## Task objective
The records that follow are to be repeated without alteration.

* Begin Extracted data *

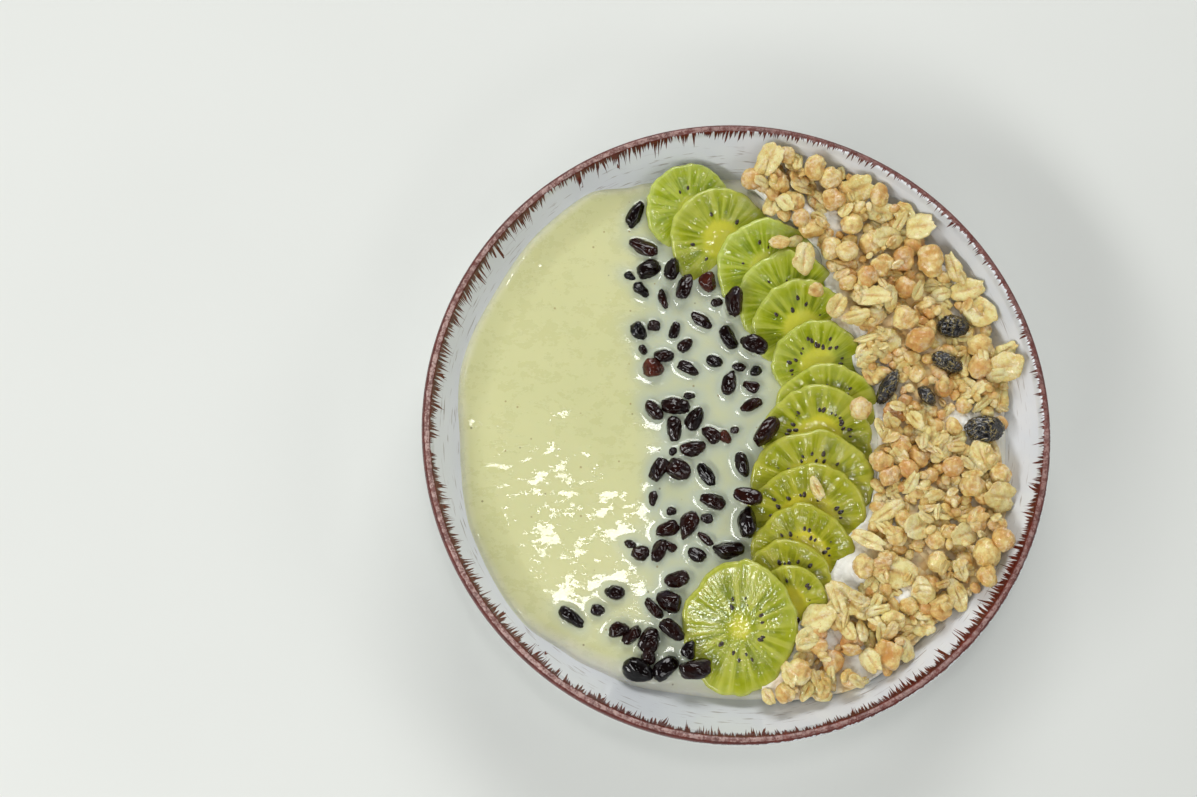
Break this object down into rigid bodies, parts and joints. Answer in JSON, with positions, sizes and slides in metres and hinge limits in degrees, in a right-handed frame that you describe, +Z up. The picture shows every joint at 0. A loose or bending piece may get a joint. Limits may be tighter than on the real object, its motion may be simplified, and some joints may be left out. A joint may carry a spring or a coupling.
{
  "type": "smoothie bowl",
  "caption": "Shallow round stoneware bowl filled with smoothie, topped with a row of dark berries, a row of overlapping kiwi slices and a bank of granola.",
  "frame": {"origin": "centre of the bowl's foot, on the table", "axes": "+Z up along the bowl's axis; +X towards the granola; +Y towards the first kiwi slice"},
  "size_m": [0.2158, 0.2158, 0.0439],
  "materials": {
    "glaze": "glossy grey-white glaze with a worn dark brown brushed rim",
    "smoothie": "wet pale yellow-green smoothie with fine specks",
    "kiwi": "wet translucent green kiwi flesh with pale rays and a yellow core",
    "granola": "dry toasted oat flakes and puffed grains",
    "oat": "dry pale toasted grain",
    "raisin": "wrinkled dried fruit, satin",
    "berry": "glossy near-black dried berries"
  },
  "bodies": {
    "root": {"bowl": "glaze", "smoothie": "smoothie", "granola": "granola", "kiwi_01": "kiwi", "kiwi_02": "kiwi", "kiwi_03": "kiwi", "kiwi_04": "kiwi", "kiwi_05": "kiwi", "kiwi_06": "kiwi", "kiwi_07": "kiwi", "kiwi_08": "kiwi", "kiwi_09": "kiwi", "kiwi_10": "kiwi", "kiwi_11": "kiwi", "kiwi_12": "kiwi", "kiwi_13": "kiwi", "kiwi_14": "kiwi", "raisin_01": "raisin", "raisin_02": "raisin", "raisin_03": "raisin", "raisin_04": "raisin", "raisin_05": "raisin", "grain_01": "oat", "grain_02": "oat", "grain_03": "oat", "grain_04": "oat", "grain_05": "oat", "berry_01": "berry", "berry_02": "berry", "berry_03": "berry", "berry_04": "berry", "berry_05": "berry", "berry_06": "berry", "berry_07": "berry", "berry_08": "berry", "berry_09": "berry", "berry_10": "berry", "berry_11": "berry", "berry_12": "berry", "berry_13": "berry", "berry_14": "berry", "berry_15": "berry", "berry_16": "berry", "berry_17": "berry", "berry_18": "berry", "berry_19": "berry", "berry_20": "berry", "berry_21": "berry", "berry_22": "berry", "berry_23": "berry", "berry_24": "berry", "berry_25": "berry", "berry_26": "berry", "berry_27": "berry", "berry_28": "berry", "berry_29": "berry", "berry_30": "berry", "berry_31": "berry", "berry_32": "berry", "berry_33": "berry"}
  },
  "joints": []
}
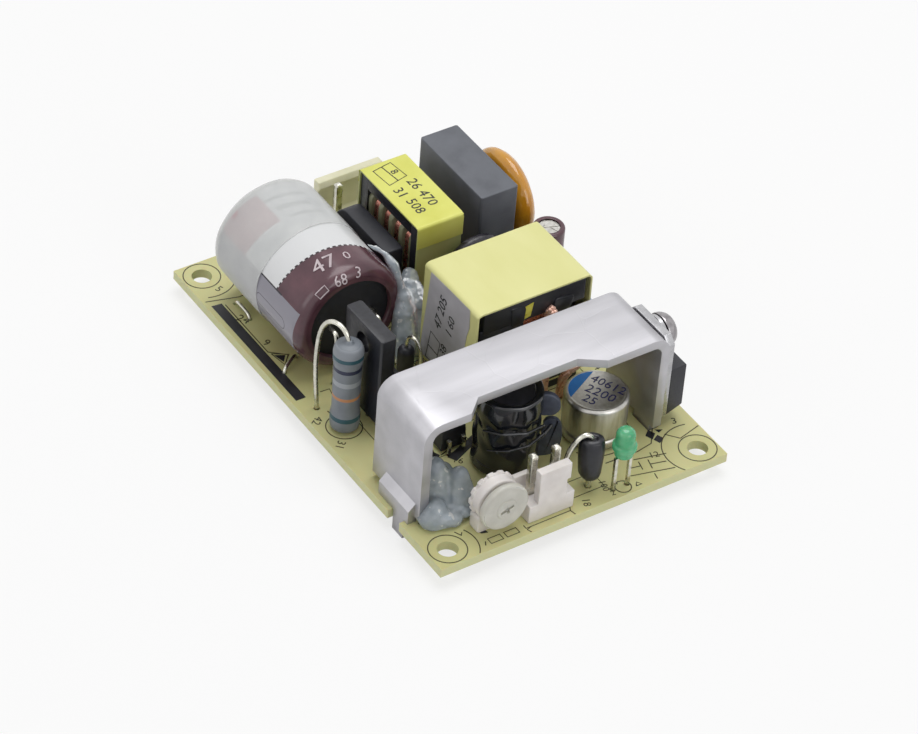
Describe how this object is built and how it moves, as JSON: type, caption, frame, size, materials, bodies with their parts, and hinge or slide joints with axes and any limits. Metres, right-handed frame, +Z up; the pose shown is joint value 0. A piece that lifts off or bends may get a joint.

* End Extracted data *

## Reply
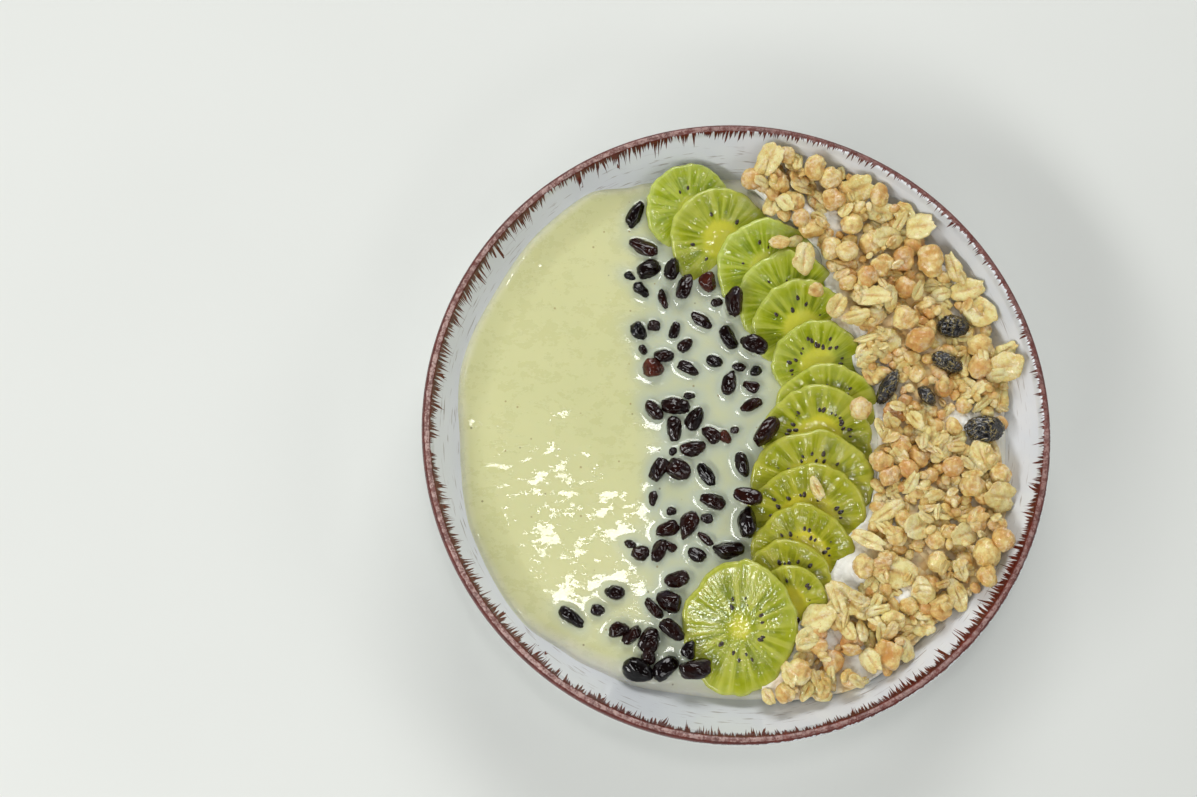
Break this object down into rigid bodies, parts and joints. Answer in JSON, with positions, sizes and slides in metres and hinge limits in degrees, in a right-handed frame that you describe, +Z up. The picture shows every joint at 0. A loose or bending piece may get a joint. Limits may be tighter than on the real object, its motion may be simplified, and some joints may be left out. A joint may carry a spring or a coupling.
{
  "type": "smoothie bowl",
  "caption": "Shallow round stoneware bowl filled with smoothie, topped with a row of dark berries, a row of overlapping kiwi slices and a bank of granola.",
  "frame": {"origin": "centre of the bowl's foot, on the table", "axes": "+Z up along the bowl's axis; +X towards the granola; +Y towards the first kiwi slice"},
  "size_m": [0.2158, 0.2158, 0.0439],
  "materials": {
    "glaze": "glossy grey-white glaze with a worn dark brown brushed rim",
    "smoothie": "wet pale yellow-green smoothie with fine specks",
    "kiwi": "wet translucent green kiwi flesh with pale rays and a yellow core",
    "granola": "dry toasted oat flakes and puffed grains",
    "oat": "dry pale toasted grain",
    "raisin": "wrinkled dried fruit, satin",
    "berry": "glossy near-black dried berries"
  },
  "bodies": {
    "root": {"bowl": "glaze", "smoothie": "smoothie", "granola": "granola", "kiwi_01": "kiwi", "kiwi_02": "kiwi", "kiwi_03": "kiwi", "kiwi_04": "kiwi", "kiwi_05": "kiwi", "kiwi_06": "kiwi", "kiwi_07": "kiwi", "kiwi_08": "kiwi", "kiwi_09": "kiwi", "kiwi_10": "kiwi", "kiwi_11": "kiwi", "kiwi_12": "kiwi", "kiwi_13": "kiwi", "kiwi_14": "kiwi", "raisin_01": "raisin", "raisin_02": "raisin", "raisin_03": "raisin", "raisin_04": "raisin", "raisin_05": "raisin", "grain_01": "oat", "grain_02": "oat", "grain_03": "oat", "grain_04": "oat", "grain_05": "oat", "berry_01": "berry", "berry_02": "berry", "berry_03": "berry", "berry_04": "berry", "berry_05": "berry", "berry_06": "berry", "berry_07": "berry", "berry_08": "berry", "berry_09": "berry", "berry_10": "berry", "berry_11": "berry", "berry_12": "berry", "berry_13": "berry", "berry_14": "berry", "berry_15": "berry", "berry_16": "berry", "berry_17": "berry", "berry_18": "berry", "berry_19": "berry", "berry_20": "berry", "berry_21": "berry", "berry_22": "berry", "berry_23": "berry", "berry_24": "berry", "berry_25": "berry", "berry_26": "berry", "berry_27": "berry", "berry_28": "berry", "berry_29": "berry", "berry_30": "berry", "berry_31": "berry", "berry_32": "berry", "berry_33": "berry"}
  },
  "joints": []
}
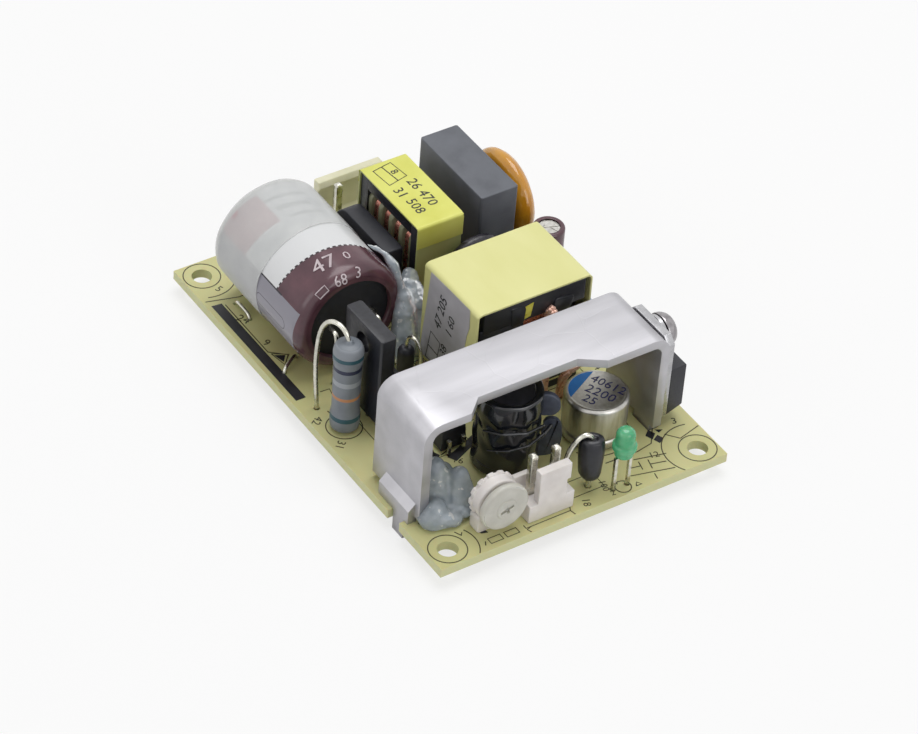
Describe how this object is built and how it moves, as JSON: type, caption, frame, size, materials, bodies with their parts, and hinge or slide joints with axes and any limits. Metres, right-handed frame, +Z up; the pose shown is joint value 0. A piece that lifts off or bends may get a joint.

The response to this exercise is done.